Writing makes me use my imagination. Now I find that I am more creative than I have ever been. Ideas come at me even in the semi-sleep stages begging me to get up and record them before I forget them. It doesn’t matter that I’ve worked all day or that I scrubbed every surface in the kitchen and bedroom… sleep has to wait until the characters in my brain come to life on paper.
Writing gives me a natural high. It lifts my spirits and keeps me from concentrating on the negatives I encounter in life. From my attempts to create a rebus story to my learning how to write nonfiction articles, I like the challenge of putting my thoughts down. I like knowing that others like reading what I write. It makes me feel great to know that I have helped another writer on their writing journey via the tips I write.
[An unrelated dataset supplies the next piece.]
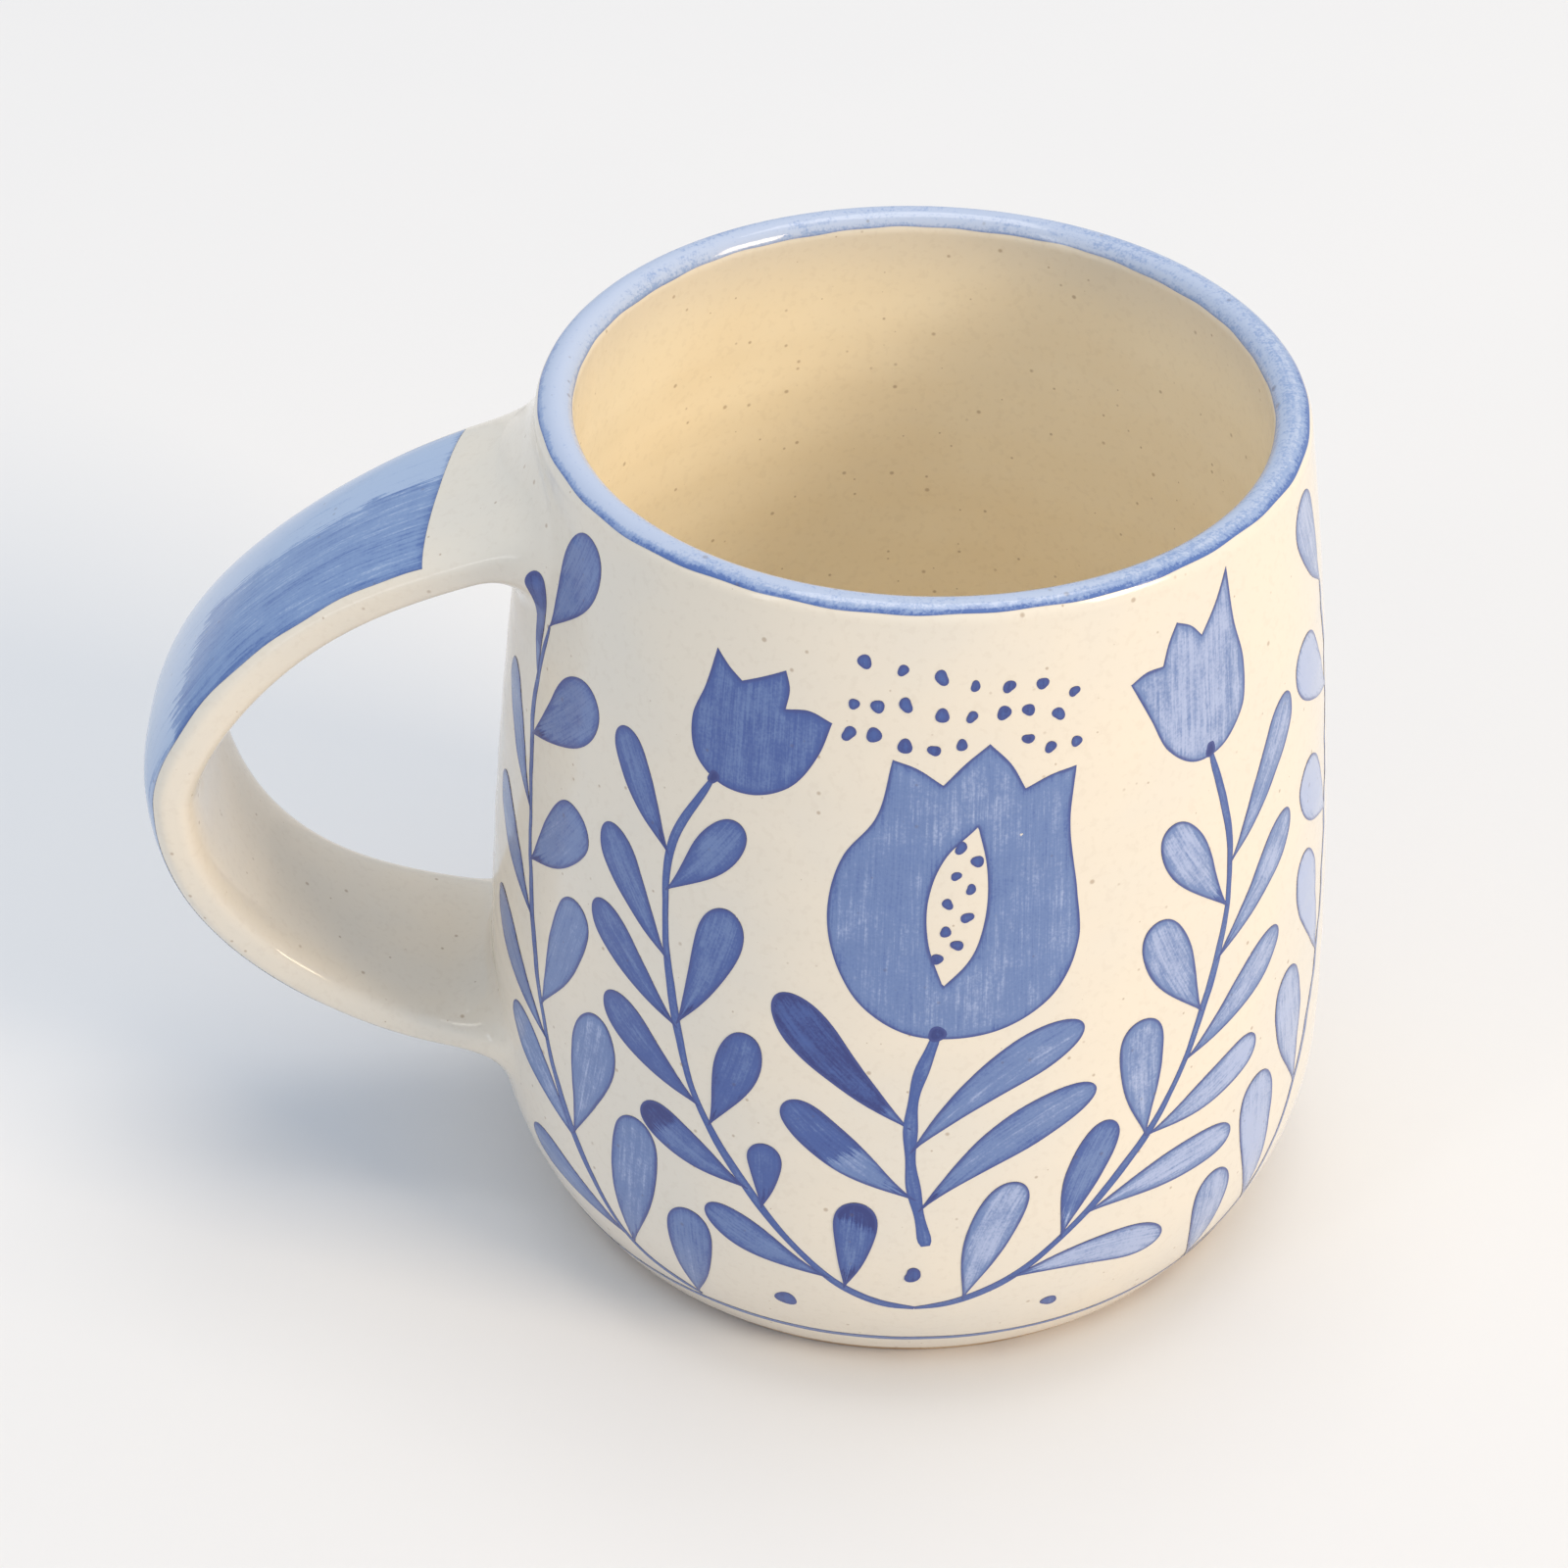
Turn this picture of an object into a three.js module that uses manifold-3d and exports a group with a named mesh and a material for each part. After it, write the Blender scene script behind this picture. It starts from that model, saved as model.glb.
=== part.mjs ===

I love the feeling that comes from acceptances.
I find that being disciplined enough to foster my writing addiction has forced me to become a better role model for the two special needs boys I am helping to raise. Every day I tell them that they can do and become anything they want to be. I remind them that applying themselves to their school work and studying lays the foundation for their futures. They see me sitting at the computer daily. They are developing a good work ethnic as a result of my writing addiction.
I can’t quit writing for another reason. It’s always been a dream of mine to write and illustrate my own picture book. As I build a great “writer’s resume” I come closer and closer to the fulfillment of that dream. I’m too egoistical to stop short of my dream. My addiction to writing tells me that there is actually a good possibility that I can write my own picture book and get it published. The illustration part can be achieved far in the future if I continue on the course I am pursuing.
My writing addiction drives me to find like-minded souls who share my dreams. The health experts say that those who lead active social lives live longer. If that is true, I’m in for a long life. Since the writing community is so supportive of its members, I feel my addiction helps me be a more positive person.
I repeat. I am an addict. I am addicted to writing. I am incapable of quitting. Writing is my lifeline.